The quota is unlikely to be rolled out in 2018, a source close to the matter said, but details remain unclear. One official with a Chinese automaker said that he hopes the whole plan will be delayed by one year, but other ideas have arisen -- including freezing only the penalties for 2018 alone, or approving a quota spanning multiple years from 2018 to 2020.

Many believe that a postponement of the 2018 quota is unlikely to alter the 2020 limit, set at 50% above the limit that was proposed for 2018.

Despite China's subsidy program, which at one time paid as high as 60,000 yuan ($8,820 at present rates) for an electric vehicle, green autos have not exactly caught on. Only around 500,000 green vehicles were sold in the country last year, less than 2% of new-car sales in 2016. Beijing wants to accelerate the spread of environmentally friendlier vehicles, seeking 2 million sales by 2020 and 7 million by 2025.

An eye to Berlin

China likely is weighing the extension partly out of consideration for Germany. As the Asian power opposes Washington on issues ranging from territorial disputes in the South China Sea to last week's move by the U.S. to withdraw from the Paris climate accord, Beijing appears intent on deepening its partnership with Berlin via economic and environmental cooperation.

One official with a Chinese automaker acknowledged that international politics likely will govern when the quota takes effect. The progress toward an extension appeared timed with Premier Li Keqiang's visit to Germany last week for a meeting with Chancellor Angela Merkel.

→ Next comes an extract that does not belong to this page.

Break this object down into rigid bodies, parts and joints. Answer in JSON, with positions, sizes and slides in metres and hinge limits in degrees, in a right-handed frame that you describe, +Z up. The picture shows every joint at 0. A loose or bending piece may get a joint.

Partnerships between Chinese and German companies were announced around the time of Li's visit, including a Chinese electric vehicle joint venture involving Volkswagen. One official at the Chinese branch of a U.S. business said that Beijing may have wanted to give the impression of a political honeymoon with Berlin in order to provide a check on Washington, as well as open the door to political compromises.